— Begin DATA EXTRACT —

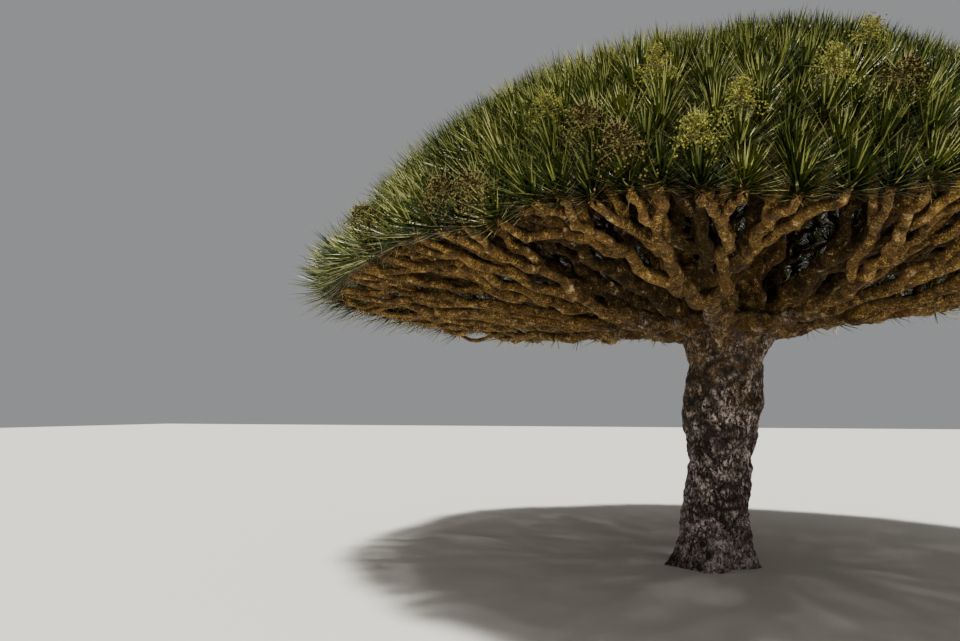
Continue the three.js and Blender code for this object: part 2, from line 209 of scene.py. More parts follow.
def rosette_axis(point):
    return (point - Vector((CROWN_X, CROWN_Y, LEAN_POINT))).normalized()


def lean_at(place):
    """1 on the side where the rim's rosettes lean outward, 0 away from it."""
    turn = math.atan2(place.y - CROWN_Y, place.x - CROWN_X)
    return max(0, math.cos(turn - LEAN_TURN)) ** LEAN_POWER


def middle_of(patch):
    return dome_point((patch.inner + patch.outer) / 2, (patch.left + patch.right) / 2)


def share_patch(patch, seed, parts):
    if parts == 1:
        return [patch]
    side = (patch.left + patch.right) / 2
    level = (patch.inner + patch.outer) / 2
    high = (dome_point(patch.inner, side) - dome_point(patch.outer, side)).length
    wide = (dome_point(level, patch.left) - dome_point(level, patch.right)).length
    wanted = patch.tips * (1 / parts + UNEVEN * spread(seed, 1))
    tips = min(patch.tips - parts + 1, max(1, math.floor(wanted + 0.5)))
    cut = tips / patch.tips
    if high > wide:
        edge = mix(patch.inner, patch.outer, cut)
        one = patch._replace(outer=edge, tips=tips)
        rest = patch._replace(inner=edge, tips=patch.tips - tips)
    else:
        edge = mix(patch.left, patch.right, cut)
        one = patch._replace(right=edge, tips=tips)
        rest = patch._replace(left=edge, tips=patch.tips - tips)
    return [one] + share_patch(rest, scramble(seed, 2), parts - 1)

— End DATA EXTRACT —

• [SET PROBLEM]: Extract the data in full. Keep it word for word.

• [SOLVED EXERCISE]:
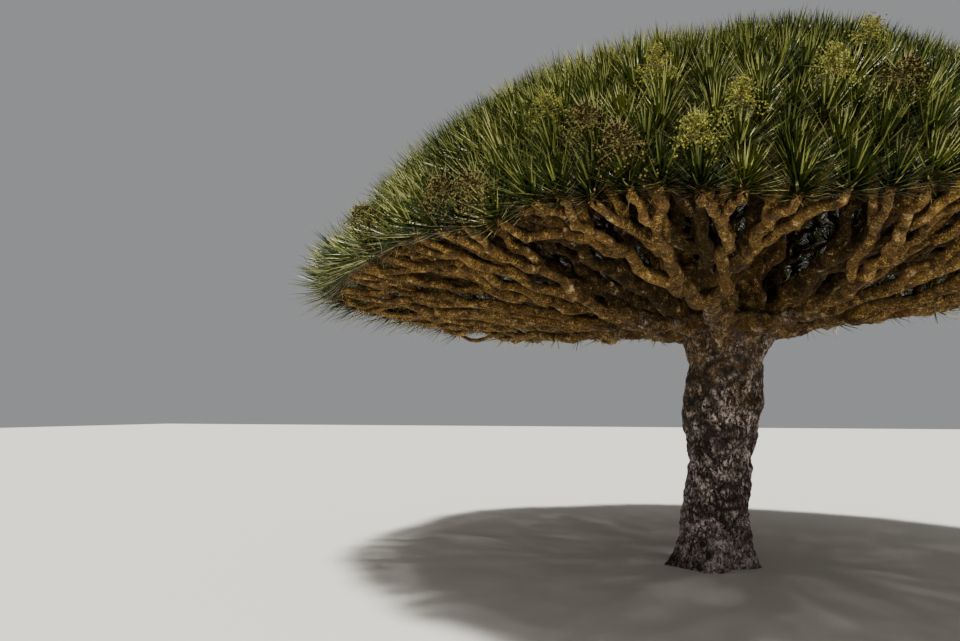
Continue the three.js and Blender code for this object: part 2, from line 209 of scene.py. More parts follow.
def rosette_axis(point):
    return (point - Vector((CROWN_X, CROWN_Y, LEAN_POINT))).normalized()


def lean_at(place):
    """1 on the side where the rim's rosettes lean outward, 0 away from it."""
    turn = math.atan2(place.y - CROWN_Y, place.x - CROWN_X)
    return max(0, math.cos(turn - LEAN_TURN)) ** LEAN_POWER


def middle_of(patch):
    return dome_point((patch.inner + patch.outer) / 2, (patch.left + patch.right) / 2)


def share_patch(patch, seed, parts):
    if parts == 1:
        return [patch]
    side = (patch.left + patch.right) / 2
    level = (patch.inner + patch.outer) / 2
    high = (dome_point(patch.inner, side) - dome_point(patch.outer, side)).length
    wide = (dome_point(level, patch.left) - dome_point(level, patch.right)).length
    wanted = patch.tips * (1 / parts + UNEVEN * spread(seed, 1))
    tips = min(patch.tips - parts + 1, max(1, math.floor(wanted + 0.5)))
    cut = tips / patch.tips
    if high > wide:
        edge = mix(patch.inner, patch.outer, cut)
        one = patch._replace(outer=edge, tips=tips)
        rest = patch._replace(inner=edge, tips=patch.tips - tips)
    else:
        edge = mix(patch.left, patch.right, cut)
        one = patch._replace(right=edge, tips=tips)
        rest = patch._replace(left=edge, tips=patch.tips - tips)
    return [one] + share_patch(rest, scramble(seed, 2), parts - 1)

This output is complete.